The Softness property specifies how smooth the edges of the ambient occlusion shading are. The value set for the property must be between 0.0 and 50.0. To improve smoothness at the risk of sometimes producing obvious patterned artifacts, you can scatter the edges of the ambient occlusion shadow bands by selecting the Dither check box.
Note: Large distances between the clipping planes of your camera may cause problems with ambient occlusion. If you are seeing odd banding in ambient occlusion, try adjusting the value in the Clip far field in the scene camera properties.
The Sample Rate property specifies the number of shades of gray, thus defining the quality of ambient occlusion at the expense of performance.
The Bias property defines a cutoff distance preventing objects from exhibiting ambient occlusion at close distances. The higher the value, the greater the distance required between objects before ambient occlusion occurs.
Note: If you see ambient occlusion shadowing on objects where there should be no shadowing, increase the value slightly to clip away close results.
Note: In Qt 5, some the ambient occlusion properties are named slightly differently: AO strength, AO distance, AO softness, AO dither, and AO bias.
Setting Image Based Lighting
In the Image Based Lighting section of the Properties view, you can set the HDR Image, Exposure, Horizon, and Orientation properties for image-based lighting.
The HDR Image property defines an image used to light the scene instead of or in addition to standard lights. The image is preferably a high-dynamic range image or a pre-generated cubemap. Pre-baking provides significant performance improvements at run time because no time is spent on filtering and mipmap generation. If the source is a .hdr or other image, the GPU-based pre-processing happens at run time after loading the image file, which can be potentially time consuming, in particular on embedded and mobile hardware. Therefore, it is strongly recommended that applications pre-process .hdr images at latest at build time, as described here.
Note: In Qt 6, using a Texture component with Image > Source is not supported in combination with this property. Pre-filtering of all mip levels for dynamic Qt Quick content is typically not reasonable in practice due to performance implications. In Qt 5, the Image property is referred to as Light probe, which defines a texture for overriding or setting an image based lighting texture for use with the skybox of the scene.
The Exposure property modifies the amount of light emitted by the light probe.
When defined with increasing values, the Horizon property adds darkness (black) to the bottom half of the environment, thus forcing the lighting to come predominantly from the top of the image (and removing specific reflections from the lower half). This property is useful for accounting for a ground plane that would have the effect of obscuring the reflection of the light probe from the ground.
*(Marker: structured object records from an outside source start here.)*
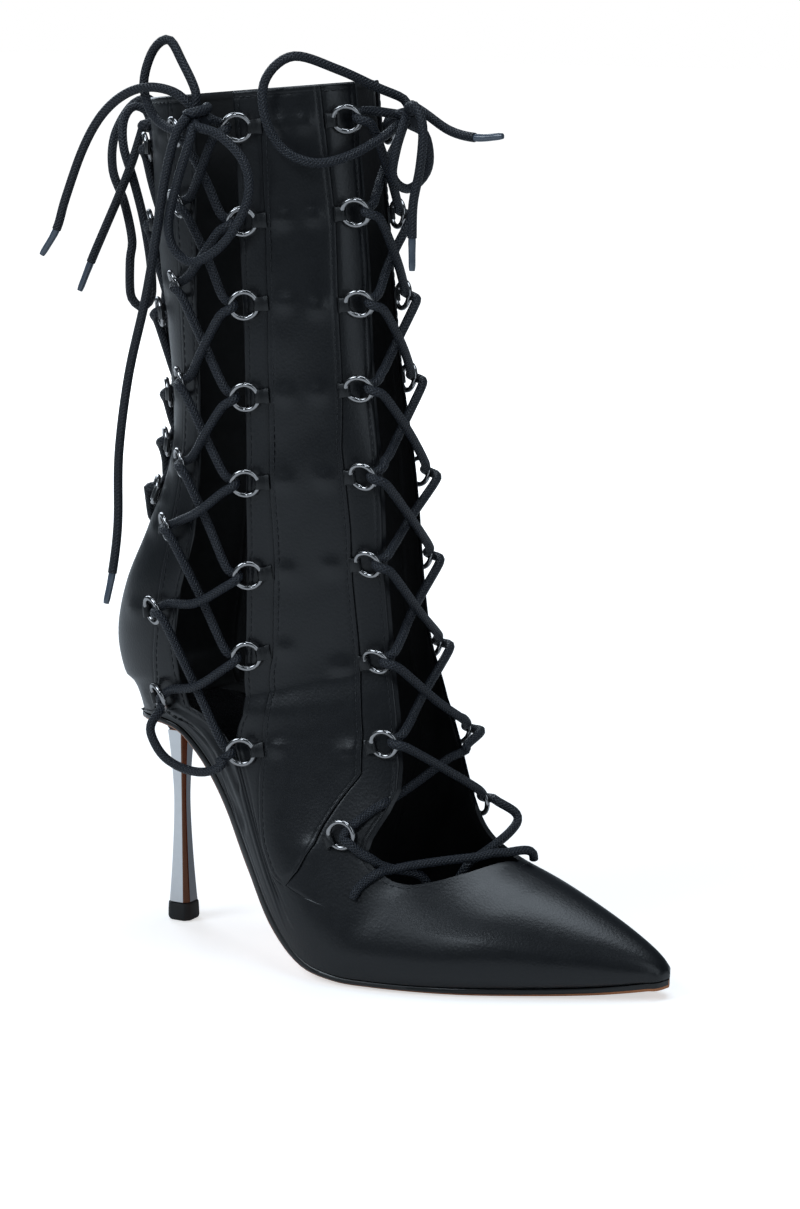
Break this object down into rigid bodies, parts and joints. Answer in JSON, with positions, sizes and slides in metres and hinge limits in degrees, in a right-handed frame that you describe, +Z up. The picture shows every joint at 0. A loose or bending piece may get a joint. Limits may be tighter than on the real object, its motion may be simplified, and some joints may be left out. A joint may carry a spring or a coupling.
{
  "type": "lace up ankle boot",
  "caption": "Pointed-toe ankle boot with a slim metal heel and laces drawn through rings at the front, the outer side and the back; open lacing gaps at front and side.",
  "frame": {"origin": "middle of the heel tip's lower face, on the floor plane", "axes": "+X towards the toe, +Y towards the wearer's left, the inner side of the foot, +Z up"},
  "size_m": [0.2525, 0.0918, 0.3488],
  "materials": {
    "black_leather": "smooth satin black leather with a fine grain",
    "sole_tan": "tan sole, matte, black edge",
    "insole_black": "glossy black",
    "bright_metal": "polished bright metal",
    "ring_metal": "polished dark nickel",
    "black_rubber": "matte black",
    "lace_cord": "round waxed cord, near black"
  },
  "bodies": {
    "root": {"upper": "black_leather", "outsole": "sole_tan", "insole": "insole_black", "heel_block": "black_leather", "heel_spike": "bright_metal", "top_lift": "black_rubber", "ring_front_outer_1": "ring_metal", "ring_front_outer_2": "ring_metal", "ring_front_outer_3": "ring_metal", "ring_front_outer_4": "ring_metal", "ring_front_outer_5": "ring_metal", "ring_front_outer_6": "ring_metal", "ring_front_outer_7": "ring_metal", "ring_front_outer_8": "ring_metal", "ring_front_outer_9": "ring_metal", "ring_front_inner_1": "ring_metal", "ring_front_inner_2": "ring_metal", "ring_front_inner_3": "ring_metal", "ring_front_inner_4": "ring_metal", "ring_front_inner_5": "ring_metal", "ring_front_inner_6": "ring_metal", "ring_front_inner_7": "ring_metal", "ring_front_inner_8": "ring_metal", "ring_front_inner_9": "ring_metal", "ring_side_front_1": "ring_metal", "ring_side_front_2": "ring_metal", "ring_side_front_3": "ring_metal", "ring_side_front_4": "ring_metal", "ring_side_front_5": "ring_metal", "ring_side_front_6": "ring_metal", "ring_side_front_7": "ring_metal", "ring_side_front_8": "ring_metal", "ring_side_back_1": "ring_metal", "ring_side_back_2": "ring_metal", "ring_side_back_3": "ring_metal", "ring_side_back_4": "ring_metal", "ring_side_back_5": "ring_metal", "ring_side_back_6": "ring_metal", "ring_side_back_7": "ring_metal", "ring_side_back_8": "ring_metal", "ring_back_outer_1": "ring_metal", "ring_back_outer_2": "ring_metal", "ring_back_outer_3": "ring_metal", "ring_back_outer_4": "ring_metal", "ring_back_outer_5": "ring_metal", "ring_back_outer_6": "ring_metal", "ring_back_inner_1": "ring_metal", "ring_back_inner_2": "ring_metal", "ring_back_inner_3": "ring_metal", "ring_back_inner_4": "ring_metal", "ring_back_inner_5": "ring_metal", "ring_back_inner_6": "ring_metal", "lace_front": "lace_cord", "lace_side": "lace_cord", "lace_back": "lace_cord", "bow_front": "lace_cord", "bow_side": "lace_cord", "bow_back": "lace_cord"}
  },
  "joints": []
}
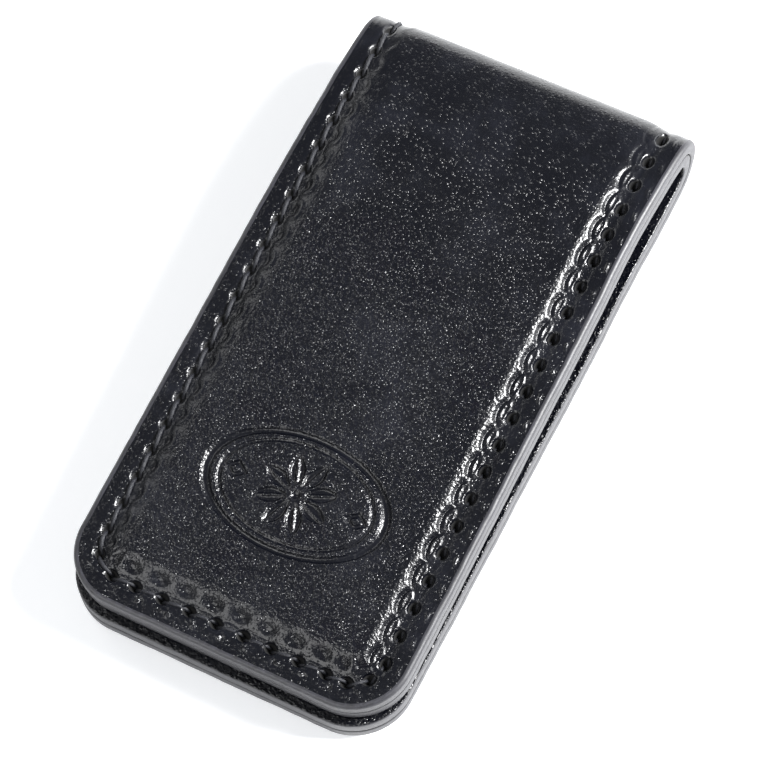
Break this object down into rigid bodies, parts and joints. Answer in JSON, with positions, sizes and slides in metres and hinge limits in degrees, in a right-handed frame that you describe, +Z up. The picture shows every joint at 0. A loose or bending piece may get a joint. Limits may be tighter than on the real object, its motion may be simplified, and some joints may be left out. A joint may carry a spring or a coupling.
{
  "type": "magnetic leather money clip",
  "caption": "Folded black leather strip with a raised stitched panel, whose two flaps open at the fold and are held shut by hidden magnets.",
  "frame": {"origin": "centre of the bounding box's base, on the surface that the lower flap's raised panel lies on", "axes": "+Z up, away from the surface it lies on; +Y towards the fold, with the open mouth at -Y; +X to the right of someone who faces the mouth end and looks along +Y"},
  "size_m": [0.045, 0.088, 0.0139],
  "materials": {
    "cover_leather": "fine-grained black cowhide with a semi-gloss finish and burnished edges",
    "lining_leather": "black leather lining with a duller, rougher grain",
    "filler_board": "bonded leather board, matt brown",
    "magnet_nickel": "nickel-plated disc magnet",
    "seam_thread": "waxed black polyester thread"
  },
  "bodies": {
    "lower_flap": {"outer_cover_lower": "cover_leather", "lining_lower": "lining_leather", "filler_board_lower": "filler_board", "magnet_lower_left": "magnet_nickel", "magnet_lower_right": "magnet_nickel", "needle_thread_lower": "seam_thread", "bobbin_thread_lower": "seam_thread"},
    "fold": {"outer_cover_fold": "cover_leather", "lining_fold": "lining_leather", "filler_fold": "filler_board", "needle_thread_fold_left": "seam_thread", "needle_thread_fold_right": "seam_thread", "bobbin_thread_fold_left": "seam_thread", "bobbin_thread_fold_right": "seam_thread"},
    "upper_flap": {"outer_cover_upper": "cover_leather", "lining_upper": "lining_leather", "filler_board_upper": "filler_board", "magnet_upper_left": "magnet_nickel", "magnet_upper_right": "magnet_nickel", "needle_thread_upper": "seam_thread", "bobbin_thread_upper": "seam_thread"}
  },
  "joints": [
    {"name": "lower_bend", "type": "hinge", "parent": "lower_flap", "child": "fold", "pos_m": [0, 0.04072, 0.00407], "axis": [-1, 0, 0], "range_deg": [0, 45], "stiffness_Nm_per_rad": 0.03, "springref_deg": -2.86, "deforming": ["outer_cover_fold", "lining_fold", "filler_fold", "needle_thread_fold_left", "needle_thread_fold_right", "bobbin_thread_fold_left", "bobbin_thread_fold_right"]},
    {"name": "upper_bend", "type": "hinge", "parent": "fold", "child": "upper_flap", "pos_m": [0, 0.04072, 0.00913], "axis": [-1, 0, 0], "range_deg": [0, 45], "stiffness_Nm_per_rad": 0.03, "springref_deg": -2.86}
  ],
  "couplings": [
    {"joint": "upper_bend", "follows": "lower_bend", "ratio": 1}
  ]
}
This is necessary because light probe contributions come directily from the image without consideration for the content of the scene. You can set the value of the Horizon property between 0.0 and 1.0. Using the default value of the property applies the entire light probe without adjustment.
Note: The Horizon property only affects materials lighting and has no effect on the rendering of the sky box.
Note: In Qt 5, the Horizon property is referred to as Probe horizon.
The Orientation property defines the orientation of the light probe. Orientation is defined in terms of euler angles in degrees over the x, y, and z axes.
Additional Light Probe Properties in Qt 5
The Probe Brightness property modifies the amount of light emitted by the light probe.
When the Fast IBL (Fast image-based lighting) property is enabled, more shortcuts are taken to approximate the light contribution of the light probe at the expense of quality.
The value of the Probe FOV property sets the angle of the image source field of view when using a camera source as the IBL probe.
Advanced Scene Environment settings
You can perform depth tests to optimize the scene environment. To skip the depth tests, clear the Enable depth test checkbox. Note that skipping the tests can cause rendering errors.
To have the renderer write to the depth buffer as part of the color pass, clear the Enable depth prepass checkbox. Clearing the checkbox disables the depth prepass on any GPU that uses tiled rendering architecture.
To specify additional render settings for debugging scenes, define Debug Settings.
To define lightmap baking settings for direct and indirect lighting, use the Light Mapper property to specify a lightmapper object. These settings are not relevant at other times, such as when using already generated lightmaps to render a scene.
Setting the Extended Scene Environment
In addition to properties described above, in the extended scene environment you can apply effects to your scene by defining them as properties. When enabling one or more of these effects, the result is similar to manually adding effects to Scene Environment.
Use Extended Scene Environment instead of Scene Environment to add multiple and complex effects to your scene. Because the Extended Scene Environment combines the effects that are enabled, the number of render passes is reduced, which results in significantly better performance than applying individual post-processing effects to the scene.
For the extended scene environment, you can also define Local Custom Properties.
Note: If additional post-processing effects are manually added to Scene Environment, those effects will be applied before the effects defined in the properties of Extended Scene Environment.